In his "Notice préliminaire sur Juste Lipse et ses ouvrages" Peignot gives a selected list of Lipsius's works dated from 1599, wherein it is seen that the book in which we are interested, J. Lipsi de Bibliothecis Syntagma, Antverpiae, came, like all of the others, "ex officina Plantiniana, apud J. Moretum."[2] This, to the librarian, is a fact worthy of special note, because it gives the evidence of the friendship that existed between the printer, John Moretus, son-in-law of the great Plantin, founder of the house, "first printer to the king, and the king of printers," and Lipsius, covering a long period of years.

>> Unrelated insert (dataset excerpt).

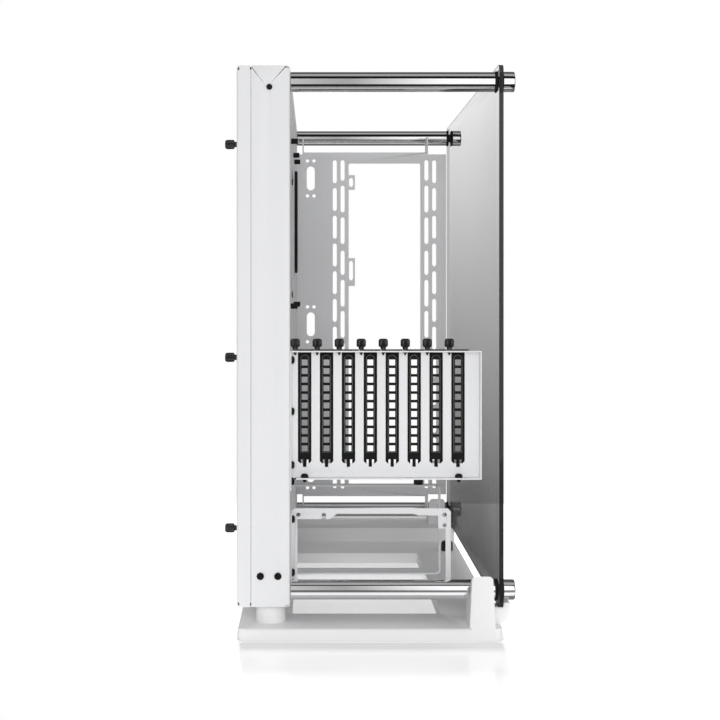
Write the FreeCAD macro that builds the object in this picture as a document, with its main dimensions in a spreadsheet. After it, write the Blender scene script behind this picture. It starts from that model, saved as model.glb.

In the house of Christopher Plantin at Antwerp, now known as the Plantin-Moretus Museum, in the room called, since the sixteenth century, the "Room of Justus Lipsius," the bust of the friend of the house looks down from its place of honour over the entrance door. And so, just as Lipsius's name is closely linked with one of the great epochs of printing, it has also a part in the history of the development of the library idea. Whatever the facts concerning his theology, polite literature or other writings, whatever the final vote on the value of his style, the little tract, here reprinted, in the hands of friends of libraries will justify the faith that Lipsius had in his claim to fame, when, in hanging a votive silver pen before an altar of the Virgin, he wrote:
"O Blessed Virgin, this pen, the interpreter of my mind, which soared up as high as the sky; which searched the most hidden recesses of land and sea; which always applied itself to learning, prudence and wisdom; which dared to write a treatise on constancy; which explained civil and military matters, and such as relate to the taking of cities; which described, O Rome, thy greatness; which variously illustrated and cleared up the writings of the ancients,—that pen is now, O Blessed Virgin, consecrated to thee by Lipsius, for by thy assistance have they all been completed. Let thy kind influence constantly attend me for the future; and in return for that vanishing fame which my pen gained, vouchsafe to grant, O Divine Lady, a continual joy and life to your devoted servant, Lipsius."